§ **EXCERPTED RECORDS**:
☆ ☆ ☆ ☆ ☆ ☆ ☆

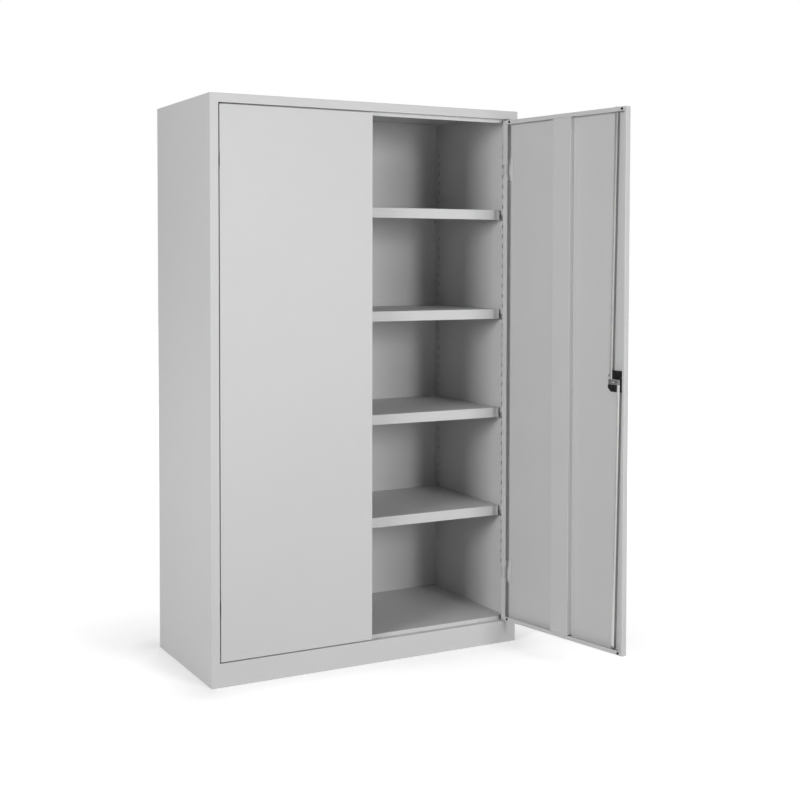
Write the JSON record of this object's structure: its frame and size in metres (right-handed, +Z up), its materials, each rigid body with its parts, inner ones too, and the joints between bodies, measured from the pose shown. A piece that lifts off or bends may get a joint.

☆ ☆ ☆ ☆ ☆ ☆ ☆

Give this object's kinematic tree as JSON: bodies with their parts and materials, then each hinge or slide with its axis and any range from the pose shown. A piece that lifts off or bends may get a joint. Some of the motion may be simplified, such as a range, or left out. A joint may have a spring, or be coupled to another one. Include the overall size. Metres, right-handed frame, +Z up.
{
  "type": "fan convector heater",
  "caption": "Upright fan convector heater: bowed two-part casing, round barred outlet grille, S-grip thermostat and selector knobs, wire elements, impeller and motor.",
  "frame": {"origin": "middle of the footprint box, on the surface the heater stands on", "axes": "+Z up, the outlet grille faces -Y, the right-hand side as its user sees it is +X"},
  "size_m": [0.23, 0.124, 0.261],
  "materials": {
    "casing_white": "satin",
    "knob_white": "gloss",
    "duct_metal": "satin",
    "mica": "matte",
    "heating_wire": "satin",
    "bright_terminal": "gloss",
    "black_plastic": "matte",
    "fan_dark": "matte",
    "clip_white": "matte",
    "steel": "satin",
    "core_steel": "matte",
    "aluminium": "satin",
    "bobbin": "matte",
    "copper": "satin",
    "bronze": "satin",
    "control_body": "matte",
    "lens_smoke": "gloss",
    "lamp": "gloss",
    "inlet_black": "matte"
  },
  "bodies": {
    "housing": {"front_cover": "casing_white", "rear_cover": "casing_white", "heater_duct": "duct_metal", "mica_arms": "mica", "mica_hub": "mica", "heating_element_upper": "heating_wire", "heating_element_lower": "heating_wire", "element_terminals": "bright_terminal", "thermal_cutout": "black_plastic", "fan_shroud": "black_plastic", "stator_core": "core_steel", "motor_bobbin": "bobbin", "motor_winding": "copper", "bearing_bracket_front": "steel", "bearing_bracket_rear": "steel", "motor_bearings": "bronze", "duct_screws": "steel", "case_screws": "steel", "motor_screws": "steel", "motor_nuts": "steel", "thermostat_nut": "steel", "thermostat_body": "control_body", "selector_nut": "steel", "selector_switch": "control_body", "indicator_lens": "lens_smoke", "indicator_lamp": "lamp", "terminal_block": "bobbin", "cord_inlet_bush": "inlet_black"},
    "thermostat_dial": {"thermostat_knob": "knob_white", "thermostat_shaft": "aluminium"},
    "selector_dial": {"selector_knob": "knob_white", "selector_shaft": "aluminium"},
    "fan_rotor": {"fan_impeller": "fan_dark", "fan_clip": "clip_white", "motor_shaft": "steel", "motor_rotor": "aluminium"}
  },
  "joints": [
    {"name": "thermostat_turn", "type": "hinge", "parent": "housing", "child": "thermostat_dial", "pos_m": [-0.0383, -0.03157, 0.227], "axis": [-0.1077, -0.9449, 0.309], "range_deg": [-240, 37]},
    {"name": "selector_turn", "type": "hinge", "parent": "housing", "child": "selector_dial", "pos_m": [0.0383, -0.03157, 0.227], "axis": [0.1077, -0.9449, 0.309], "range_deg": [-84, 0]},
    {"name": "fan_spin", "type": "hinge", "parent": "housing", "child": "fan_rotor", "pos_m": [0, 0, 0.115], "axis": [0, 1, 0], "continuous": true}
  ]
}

☆ ☆ ☆ ☆ ☆ ☆ ☆

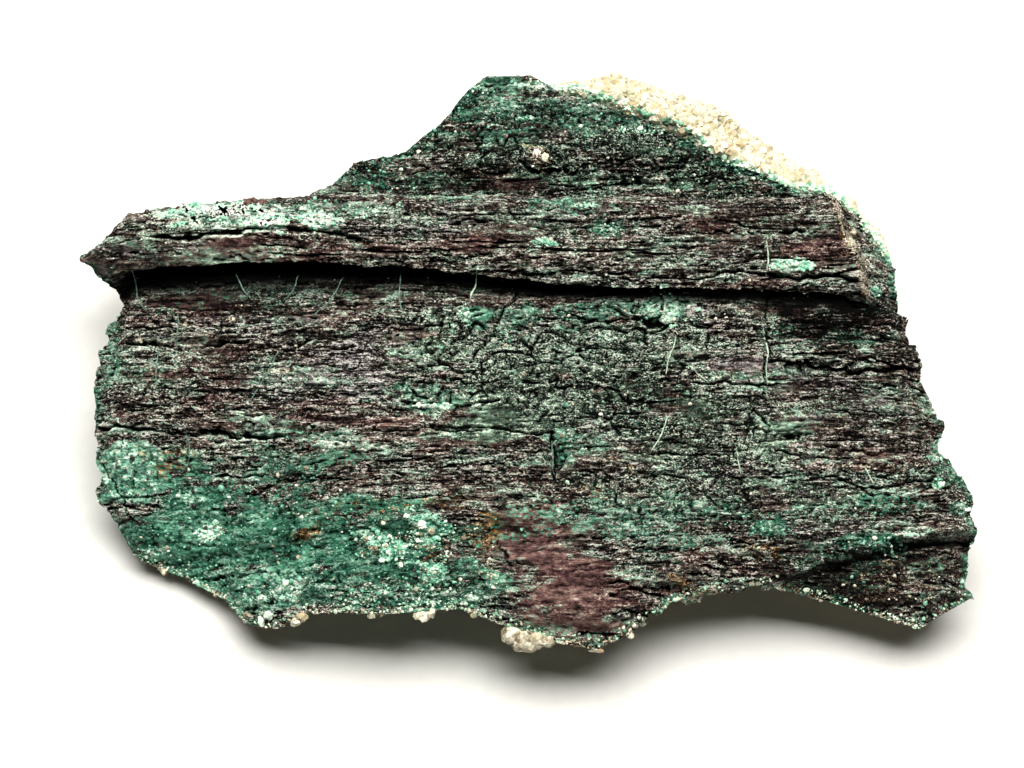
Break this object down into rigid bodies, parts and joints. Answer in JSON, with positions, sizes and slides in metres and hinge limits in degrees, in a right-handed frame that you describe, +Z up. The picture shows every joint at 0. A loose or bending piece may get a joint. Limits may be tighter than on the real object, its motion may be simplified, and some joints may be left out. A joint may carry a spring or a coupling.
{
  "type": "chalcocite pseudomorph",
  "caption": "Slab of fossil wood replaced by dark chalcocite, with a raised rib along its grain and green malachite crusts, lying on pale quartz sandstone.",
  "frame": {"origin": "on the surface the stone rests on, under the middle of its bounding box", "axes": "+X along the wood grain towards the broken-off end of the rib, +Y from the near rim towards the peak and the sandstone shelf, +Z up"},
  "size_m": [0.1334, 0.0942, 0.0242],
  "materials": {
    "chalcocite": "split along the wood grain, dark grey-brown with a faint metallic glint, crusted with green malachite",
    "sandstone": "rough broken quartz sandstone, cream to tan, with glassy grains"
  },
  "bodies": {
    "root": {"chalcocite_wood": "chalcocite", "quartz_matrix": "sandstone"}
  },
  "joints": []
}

☆ ☆ ☆ ☆ ☆ ☆ ☆

§ **SHORT EXERCISE**: From the entries above, pull out each line that includes "axis".

§ **RESPONSE TO THIS EXERCISE**:
Give this object's kinematic tree as JSON: bodies with their parts and materials, then each hinge or slide with its axis and any range from the pose shown. A piece that lifts off or bends may get a joint. Some of the motion may be simplified, such as a range, or left out. A joint may have a spring, or be coupled to another one. Include the overall size. Metres, right-handed frame, +Z up.
    {"name": "thermostat_turn", "type": "hinge", "parent": "housing", "child": "thermostat_dial", "pos_m": [-0.0383, -0.03157, 0.227], "axis": [-0.1077, -0.9449, 0.309], "range_deg": [-240, 37]},
    {"name": "selector_turn", "type": "hinge", "parent": "housing", "child": "selector_dial", "pos_m": [0.0383, -0.03157, 0.227], "axis": [0.1077, -0.9449, 0.309], "range_deg": [-84, 0]},
    {"name": "fan_spin", "type": "hinge", "parent": "housing", "child": "fan_rotor", "pos_m": [0, 0, 0.115], "axis": [0, 1, 0], "continuous": true}